After leaving there, I went back to my mother and stepfather’s house. Christmas day was spent waking up early in the morning with the aid of one of my brothers, and writing the cards to go with the gifts I was giving. I think this year I managed to find better gifts for people, even though I had less time. I played Guitar Hero a bit, but Brendan wasn’t in as much of a sharing mood as I would have liked. It is a really fun game, and I can understand why it’s addictive.
We went to Randy’s mothers in the afternoon. I saw 3 of my 4 step-sisters, and my cousins again (my mother’s sister is married to one Randy’s brothers). I ended up really tired, and around 8pm my phone died. Amanda called regularly, and our first Christmas apart in 2 years didn’t emphasize the distance as much as I had thought it would.
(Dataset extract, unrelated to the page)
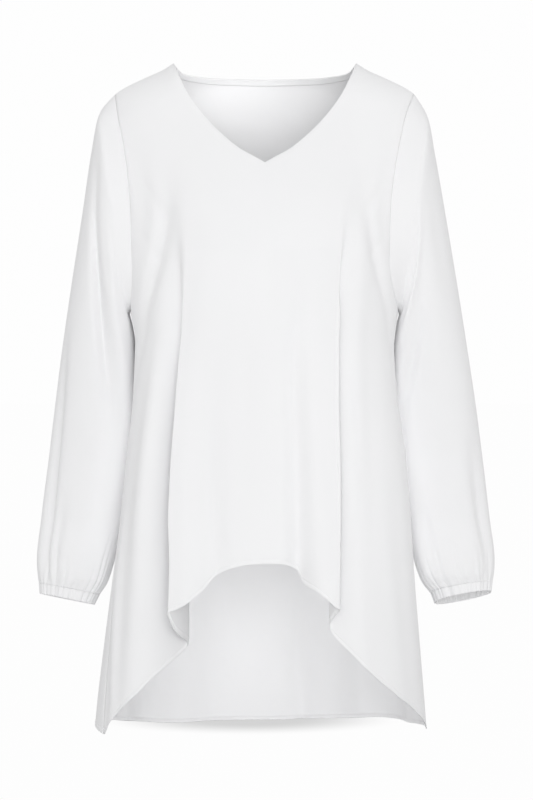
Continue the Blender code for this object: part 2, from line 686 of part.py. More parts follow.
def sleeve_surface(side, turns, along):
    """Points of a sleeve at turns round it (rows run along it, 0 armhole, 1 elastic)."""
    loop, normal = armhole_loop(side, turns)
    first = ring_points(side, SLEEVE_RINGS[side][0], turns)
    ahead = np.roll(loop, -1, axis=0) - np.roll(loop, 1, axis=0)
    out = np.cross(normal, ahead) * SIDES[side]
    out /= np.linalg.norm(out, axis=1, keepdims=True)
    lift = (UNDERARM_LIFT * (1 - np.cos(turns)) / 2)[:, None]
    start = loop + out * ARMHOLE_GAP + normal * lift
    rings = [start, first] + [ring_points(side, ring, turns) for ring in SLEEVE_RINGS[side][1:]]
    rings = np.stack(rings)
    middles = rings.mean(axis=1)
    steps = np.linalg.norm(np.diff(rings, axis=0), axis=2).mean(axis=1)
    keys = np.concatenate([[0], np.cumsum(steps)]) / steps.sum()
    points = curve(keys, rings, along)
    radial = points - curve(keys, middles, along)[:, None, :]
    radial /= np.linalg.norm(radial, axis=2, keepdims=True)
    return points - radial * sleeve_depth(side, turns, along)[..., None]


def sleeve_depth(side, turns, along):
    """How far the sleeve's folds and gathers sink it below its rings."""
    turns, along = np.meshgrid(turns, along)
    depth = np.zeros(turns.shape)
    for fold in SLEEVE_FOLDS[side]:
        away = (np.degrees(turns) - read(fold, "share", "angle", along) + 180) % 360 - 180
        place = away / read(fold, "share", "width", along)
        depth += read(fold, "share", "depth", along) * np.exp(-place**2)
    gather = eased((along - 1 + GATHER_REACH) / GATHER_REACH) ** 1.5
    return depth + GATHER_DEPTH * gather * np.cos(GATHERS * turns)


def sleeve_object(side):
    turns = np.arange(SLEEVE_COLUMNS) * 2 * pi / SLEEVE_COLUMNS
    share = np.linspace(0, 1, SLEEVE_ROWS + 1)
    along = 1 - (1 - share) ** SLEEVE_ROW_EASE
    return grid_object("sleeve_" + side, sleeve_surface(side, turns, along), WALL, side == "left", True)


def casing_object(side):
    """The narrow casing that holds the elastic, below the end of the sleeve."""
    turns = np.arange(SLEEVE_COLUMNS) * 2 * pi / SLEEVE_COLUMNS
    top = sleeve_surface(side, turns, np.array([1.0]))[0]
    end = ring_points(side, CASING_ENDS[side], turns)
    middle = end.mean(axis=0)
    radial = (end - middle) / np.linalg.norm(end - middle, axis=1, keepdims=True)
    end = end - radial * (GATHER_DEPTH * CASING_GATHER * np.cos(GATHERS * turns))[:, None]
    down = (end - top) / np.linalg.norm(end - top, axis=1, keepdims=True)
    rows = np.stack([top + down * CUFF_GAP, end])
    return grid_object("cuff_" + side, rows, CASING_WALL, side == "left", True)


def binding_object():
    """The turned binding inside the back neck, laid on the back panel's inner face."""
    columns = round(BACK_COLUMNS[0] * NECK_SHARE)
    x = np.linspace(-NECK_HALF_WIDTH, NECK_HALF_WIDTH, columns + 1)
    x[0], x[-1] = x[0] * BINDING_REACH, x[-1] * BINDING_REACH
    z = read(BACK_NECKLINE, "x", "z", np.abs(x))
    gap = BINDING_GAP + (BINDING_END_GAP - BINDING_GAP) * eased(np.abs(x) / x[-1] * 2 - 1)
    offset = (WALL + BINDING_WALL) / 2 + gap[:, None]
    rows = []
    for _ in range(BINDING_ROWS + 1):  # walk down the panel's surface from its neck edge
        angle = np.where(x < 0, -pi, pi) - angle_at(x, z)
        points, normal = body_point(angle, z), body_normal(angle, z)
        rows.append(points - normal * offset)
        away = np.cross(normal, np.gradient(points, axis=0))
        away /= np.linalg.norm(away, axis=1, keepdims=True)
        place = points + away * BINDING_HEIGHT / BINDING_ROWS
        x, z = place[:, 0], place[:, 2]
    return grid_object("back_neck_binding", np.stack(rows), BINDING_WALL, True)


def cloth_material(name, colour, roughness):
    material = bpy.data.materials.new(name)
    material.use_nodes = True
    shader = material.node_tree.nodes["Principled BSDF"]
    shader.inputs["Base Color"].default_value = (*colour, 1)
    shader.inputs["Roughness"].default_value = roughness
    shader.inputs["Metallic"].default_value = 0
    return material


def clear_scene():
    for item in list(bpy.data.objects):
        bpy.data.objects.remove(item, do_unlink=True)
    collection = bpy.data.collections.new(GARMENT)
    bpy.context.scene.collection.children.link(collection)


def main():
    clear_scene()
    pieces = [
        panel_object("front", True, FRONT_COLUMNS),
        panel_object("back", False, BACK_COLUMNS),
        binding_object(),
    ]
    for side in SIDES:
        pieces += [sleeve_object(side), casing_object(side)]
    for piece in pieces:
        trim = piece.name.startswith(("cuff", "back_neck"))
        roughness = 0.92 if trim else 0.88
        piece.data.materials.append(cloth_material(piece.name + "_cloth", (0.93, 0.93, 0.94), roughness))


main()
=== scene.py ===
# White V-neck blouse with full sleeves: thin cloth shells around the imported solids.
# Metres, +Z up, the front towards -Y, the origin between the two neck points.
from math import pi
import bpy
import numpy as np
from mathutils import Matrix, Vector
from mathutils.kdtree import KDTree


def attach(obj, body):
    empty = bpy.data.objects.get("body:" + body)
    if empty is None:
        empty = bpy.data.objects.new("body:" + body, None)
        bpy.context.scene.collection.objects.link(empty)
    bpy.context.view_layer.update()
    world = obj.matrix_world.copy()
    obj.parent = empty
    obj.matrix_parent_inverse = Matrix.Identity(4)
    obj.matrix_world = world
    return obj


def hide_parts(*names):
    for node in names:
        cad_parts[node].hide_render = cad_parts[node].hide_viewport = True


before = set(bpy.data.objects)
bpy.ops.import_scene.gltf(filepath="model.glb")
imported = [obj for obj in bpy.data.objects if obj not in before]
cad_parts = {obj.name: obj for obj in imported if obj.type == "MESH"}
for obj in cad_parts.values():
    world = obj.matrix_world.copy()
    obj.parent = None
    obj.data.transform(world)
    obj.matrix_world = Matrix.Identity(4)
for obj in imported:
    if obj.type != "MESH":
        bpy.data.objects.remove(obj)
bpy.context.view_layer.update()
print("frame loaded")


def columns(names, *rows):  # rows sorted by their first column
    return dict(zip(names.split(), np.array(sorted(rows), float).T))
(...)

It was also my cousin Chris’ birthday, and luckily since the family is pretty secular, he wasn’t upstaged by Jesus as much as he could have been, or at least was likely less aware of it. The birthday cake was really good. I wonder why, if Christians celebrate the birth of Jesus over Christmas, nobody thinks to have birthday cake. I suppose it’s because it’d be hard to fit over two thousand candles on a cake, or maybe because the candles wouldn’t get blown out… Or would they? I know if I hadn’t had a birthday for two thousand years, I’d probably be inclined to make an appearance, even if I did have to be cautious of possible sword-wielding immortals staging an ambush. It’d be worth it.
The night is now finished up. I made it back with socks and underwear in tow, and some aging queens, who are soon to be dead presidents, stuffed into my pockets. My hug quota has been filled, and I’m welcoming Morpheus when he comes, recognizing that despite the boost it provided David Icke, I’m still annoyed that even I take that as a Matrix reference.
I feel hopeful, and that is the best Christmas gift of all.